Collected data>
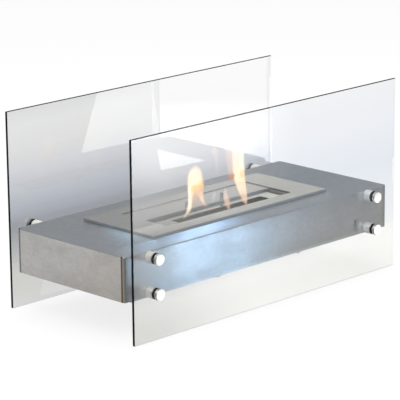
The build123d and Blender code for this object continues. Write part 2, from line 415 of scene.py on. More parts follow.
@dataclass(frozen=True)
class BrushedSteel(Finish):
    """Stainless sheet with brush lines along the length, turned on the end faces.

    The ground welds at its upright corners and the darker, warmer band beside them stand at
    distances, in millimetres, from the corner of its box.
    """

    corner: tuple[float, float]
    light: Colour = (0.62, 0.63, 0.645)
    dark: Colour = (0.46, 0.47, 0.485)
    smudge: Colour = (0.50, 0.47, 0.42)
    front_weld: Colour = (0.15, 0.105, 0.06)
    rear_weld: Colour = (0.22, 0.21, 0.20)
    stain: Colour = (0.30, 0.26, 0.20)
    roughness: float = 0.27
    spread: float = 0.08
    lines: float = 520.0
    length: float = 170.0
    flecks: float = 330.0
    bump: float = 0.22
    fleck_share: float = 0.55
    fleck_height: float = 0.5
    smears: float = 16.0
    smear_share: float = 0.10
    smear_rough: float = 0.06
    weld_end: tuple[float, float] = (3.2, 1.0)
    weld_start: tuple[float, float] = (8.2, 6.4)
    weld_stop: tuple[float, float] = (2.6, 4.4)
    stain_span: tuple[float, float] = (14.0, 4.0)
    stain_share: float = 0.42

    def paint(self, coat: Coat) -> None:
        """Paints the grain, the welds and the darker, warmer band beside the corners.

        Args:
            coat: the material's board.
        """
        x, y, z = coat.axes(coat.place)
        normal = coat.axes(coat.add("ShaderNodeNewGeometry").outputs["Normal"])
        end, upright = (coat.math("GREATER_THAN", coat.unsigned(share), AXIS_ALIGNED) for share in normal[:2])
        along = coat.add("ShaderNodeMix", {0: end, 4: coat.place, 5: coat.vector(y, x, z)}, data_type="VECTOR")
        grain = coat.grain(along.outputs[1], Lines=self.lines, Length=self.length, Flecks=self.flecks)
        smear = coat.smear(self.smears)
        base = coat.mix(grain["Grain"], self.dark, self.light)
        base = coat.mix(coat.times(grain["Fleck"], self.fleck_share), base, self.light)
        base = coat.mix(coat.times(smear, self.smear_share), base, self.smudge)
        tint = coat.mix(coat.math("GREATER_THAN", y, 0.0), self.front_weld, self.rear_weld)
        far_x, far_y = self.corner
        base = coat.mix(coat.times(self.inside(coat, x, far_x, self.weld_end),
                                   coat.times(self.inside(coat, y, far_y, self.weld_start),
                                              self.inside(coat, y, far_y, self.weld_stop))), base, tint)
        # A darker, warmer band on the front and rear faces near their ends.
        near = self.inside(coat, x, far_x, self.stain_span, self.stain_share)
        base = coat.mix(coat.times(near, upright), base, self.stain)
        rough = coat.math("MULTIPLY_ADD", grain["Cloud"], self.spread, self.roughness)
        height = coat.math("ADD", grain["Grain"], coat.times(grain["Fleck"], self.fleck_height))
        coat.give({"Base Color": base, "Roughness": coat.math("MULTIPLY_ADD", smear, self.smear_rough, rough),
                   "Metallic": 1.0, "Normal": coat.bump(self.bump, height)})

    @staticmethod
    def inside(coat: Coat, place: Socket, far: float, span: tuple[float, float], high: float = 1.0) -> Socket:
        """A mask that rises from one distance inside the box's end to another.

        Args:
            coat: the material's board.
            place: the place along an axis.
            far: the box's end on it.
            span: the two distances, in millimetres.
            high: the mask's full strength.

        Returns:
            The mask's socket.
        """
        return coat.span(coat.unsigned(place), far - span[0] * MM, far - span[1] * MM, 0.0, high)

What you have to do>
What are the exact lines from the beginning of the material through the line containing "the end faces."? Write out those lines alone.

Solution to this exercise>
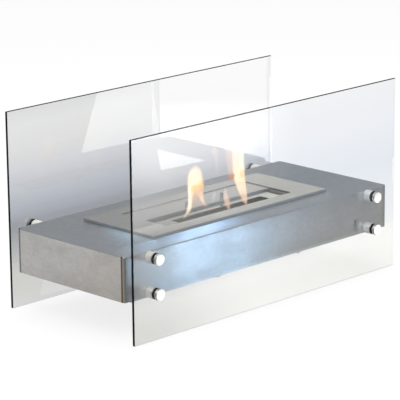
The build123d and Blender code for this object continues. Write part 2, from line 415 of scene.py on. More parts follow.
@dataclass(frozen=True)
class BrushedSteel(Finish):
    """Stainless sheet with brush lines along the length, turned on the end faces.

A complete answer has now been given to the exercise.